Indeed, among the greatest strengths of Mr. Clarke’s book is its refreshingly clear-eyed approach to what in 1946 Churchill romantically called the “special relationship.” Even during World War II, many Americans frankly loathed Britain and the British, and Mr. Clarke teases out a thread of Anglophobic isolationism that did not suddenly stop at Pearl Harbor. “When the Prime Minister said that he was not selected to be the King’s Minister to liquidate the Empire,” remarked Harry Hopkins, “every isolationist in America cheered him” — the reason being that, in their eyes, Churchill had laid bare the grasping imperialism at the heart of British diplomacy. American and British generals often got along extremely badly: The case of “Vinegar” Joe Stilwell, who called his British colleagues “bastardly hypocrites” and “pig f—ers,” was not unrepresentative. And neither Roosevelt nor Truman harbored much love for British imperialism; from the very start, FDR made little attempt to hide his belief that Britain must get out of India as soon as possible.

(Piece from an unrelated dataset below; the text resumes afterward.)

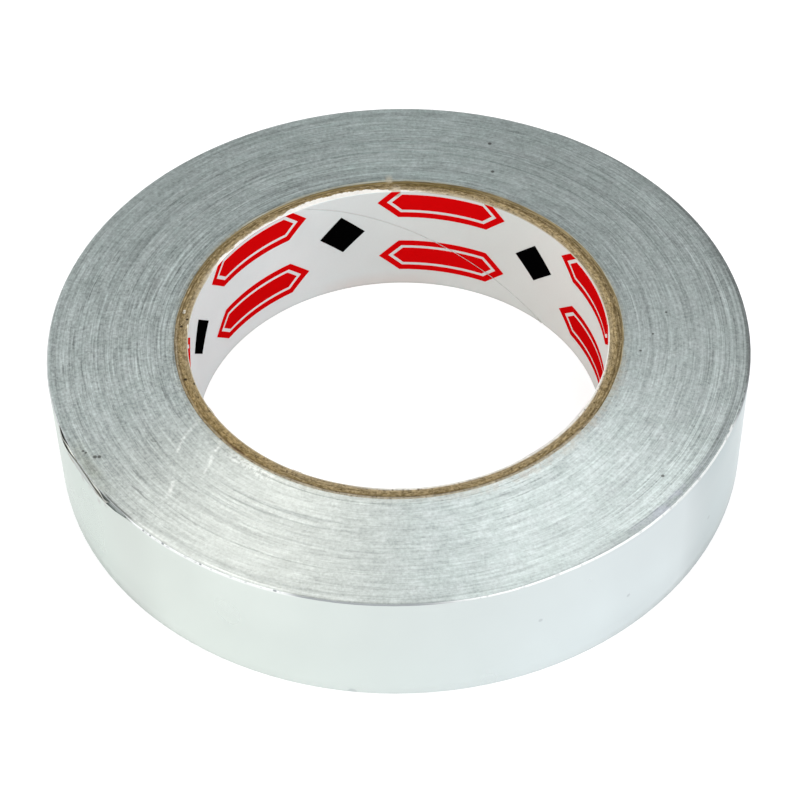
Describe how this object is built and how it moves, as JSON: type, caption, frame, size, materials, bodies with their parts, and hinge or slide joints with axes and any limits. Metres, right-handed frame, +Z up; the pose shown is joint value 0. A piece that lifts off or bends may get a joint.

For Mr. Clarke, Britain essentially had no choice but to cooperate, since the threat to its political and commercial empire from American goods and American fleets mattered little in comparison with the threat to its very survival from Nazi bombers and Nazi bullets. What becomes clear from this account, though, is that for all the self-deluding imperial propaganda of the British press, epitomized by the cult of Field Marshal Montgomery, the victor of El Alamein, most British politicians and senior officials recognized very quickly that there was no point resisting the rise of the Pax Americana. As Harold Macmillan, Churchill’s man in North Africa, famously put it, the aim now was to become “Greeks in this new [Roman] empire.”

Whether the prime minister himself shared this view, however, is another matter. Churchill dominates this book, a far more substantial figure than more elusive presences such as Gandhi and Jinnah, or even Roosevelt, whose presence in its subtitle seems more a marketing ploy than an indication of the book’s content. (The British edition, published last year, did not mention Roosevelt on the cover at all.) In Mr. Clarke’s eyes, Churchill clung to romantic notions of imperial glory far longer than most of his aides, which explains why at the hour of victory, he cut a less than ebullient figure, many of his illusions about the postwar world having been shattered. A more “well-briefed and prudently calculating leader,” Mr. Clarke says, would have realized Britain’s weakness earlier, and would therefore not have been so badly disappointed.

And yet this book’s portrait of Churchill is hardly unflattering. In many ways, the narrative is a tribute to his sheer presence. Just as we think the story is about to turn to India or Palestine, neither of which gets quite the attention it deserves, the great man reappears, demanding yet another turn in the limelight. Mr. Clarke tries to give us a more “fully plausible, fallible and inimitable” figure, illustrated with copious quotations from the diaries of Churchill’s colleagues, and he triumphantly succeeds.

We see Churchill’s weaknesses — his preposterously childish and selfish posturing, his refusal to prepare properly for meetings, his ignorance of the shortest and simplest briefs — but we also see his strengths, above all the spirit and drive that impressed even his fiercest critics. And he remains, of course, a supremely funny figure, whether annoying his aides by staying up all night playing cards on the flight to Yalta, or ostentatiously relieving himself in the Rhine in the wake of his armies. As Mr. Clarke puts it, if he had not been Churchill, he would have been better prepared for the loss of the empire. But then, if he had not been Churchill, he would not have offered “the British people his simple policy: victory at all costs.” And for that alone, he deserves his place at history’s highest table.

Mr. Sandbrook is a member of the Oxford University history faculty and the author of “Eugene McCarthy and the Rise and Fall of Postwar American Liberalism,” “Never Had It So Good: A History of Britain from Suez to the Beatles,” and “White Heat: A History of Britain in the Swinging Sixties.”